◆ Material:
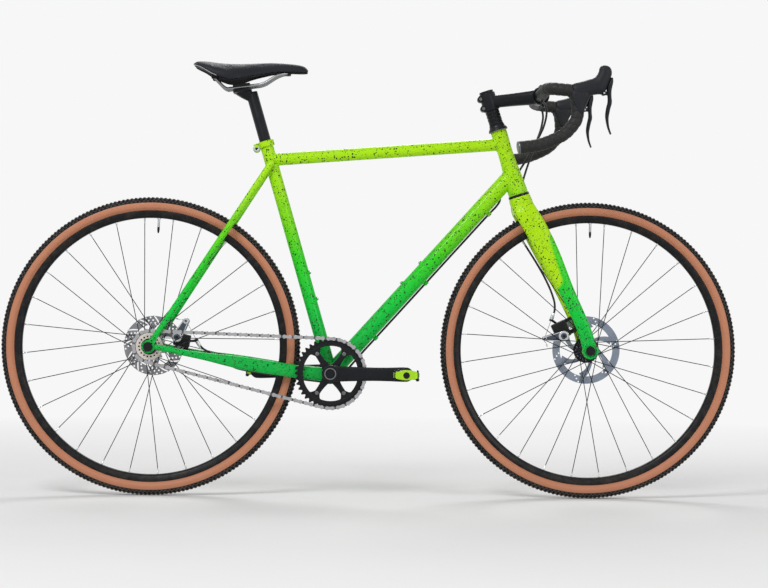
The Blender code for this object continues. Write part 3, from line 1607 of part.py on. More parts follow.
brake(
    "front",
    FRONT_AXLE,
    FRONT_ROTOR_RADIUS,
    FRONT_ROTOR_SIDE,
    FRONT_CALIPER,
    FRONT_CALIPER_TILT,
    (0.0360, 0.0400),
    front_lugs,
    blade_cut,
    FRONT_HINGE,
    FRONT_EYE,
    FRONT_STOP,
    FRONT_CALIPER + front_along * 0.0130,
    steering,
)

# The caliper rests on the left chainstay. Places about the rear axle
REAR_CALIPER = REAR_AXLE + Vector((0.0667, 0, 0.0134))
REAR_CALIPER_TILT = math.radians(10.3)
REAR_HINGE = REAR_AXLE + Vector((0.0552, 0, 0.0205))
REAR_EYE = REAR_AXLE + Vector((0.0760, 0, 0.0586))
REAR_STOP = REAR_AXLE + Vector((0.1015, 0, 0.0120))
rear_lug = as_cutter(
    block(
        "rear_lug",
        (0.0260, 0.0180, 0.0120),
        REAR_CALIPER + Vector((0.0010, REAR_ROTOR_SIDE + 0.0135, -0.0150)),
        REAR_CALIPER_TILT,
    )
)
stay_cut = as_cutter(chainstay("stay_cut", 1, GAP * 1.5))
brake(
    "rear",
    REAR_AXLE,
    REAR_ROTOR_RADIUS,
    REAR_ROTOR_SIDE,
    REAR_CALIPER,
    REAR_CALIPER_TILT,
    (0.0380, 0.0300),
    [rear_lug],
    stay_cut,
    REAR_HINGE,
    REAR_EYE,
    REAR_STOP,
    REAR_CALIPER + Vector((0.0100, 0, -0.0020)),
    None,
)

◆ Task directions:
Everything in the listing above should be restated exactly.

◆ Final result:
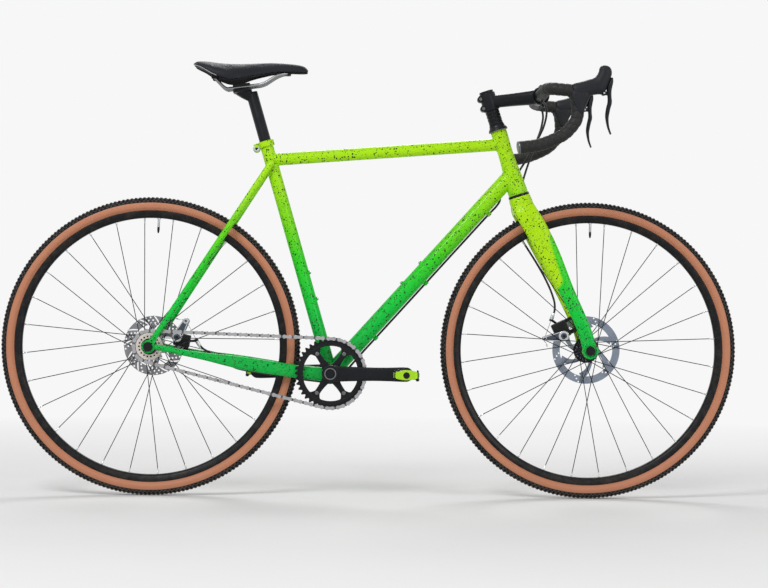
The Blender code for this object continues. Write part 3, from line 1607 of part.py on. More parts follow.
brake(
    "front",
    FRONT_AXLE,
    FRONT_ROTOR_RADIUS,
    FRONT_ROTOR_SIDE,
    FRONT_CALIPER,
    FRONT_CALIPER_TILT,
    (0.0360, 0.0400),
    front_lugs,
    blade_cut,
    FRONT_HINGE,
    FRONT_EYE,
    FRONT_STOP,
    FRONT_CALIPER + front_along * 0.0130,
    steering,
)

# The caliper rests on the left chainstay. Places about the rear axle
REAR_CALIPER = REAR_AXLE + Vector((0.0667, 0, 0.0134))
REAR_CALIPER_TILT = math.radians(10.3)
REAR_HINGE = REAR_AXLE + Vector((0.0552, 0, 0.0205))
REAR_EYE = REAR_AXLE + Vector((0.0760, 0, 0.0586))
REAR_STOP = REAR_AXLE + Vector((0.1015, 0, 0.0120))
rear_lug = as_cutter(
    block(
        "rear_lug",
        (0.0260, 0.0180, 0.0120),
        REAR_CALIPER + Vector((0.0010, REAR_ROTOR_SIDE + 0.0135, -0.0150)),
        REAR_CALIPER_TILT,
    )
)
stay_cut = as_cutter(chainstay("stay_cut", 1, GAP * 1.5))
brake(
    "rear",
    REAR_AXLE,
    REAR_ROTOR_RADIUS,
    REAR_ROTOR_SIDE,
    REAR_CALIPER,
    REAR_CALIPER_TILT,
    (0.0380, 0.0300),
    [rear_lug],
    stay_cut,
    REAR_HINGE,
    REAR_EYE,
    REAR_STOP,
    REAR_CALIPER + Vector((0.0100, 0, -0.0020)),
    None,
)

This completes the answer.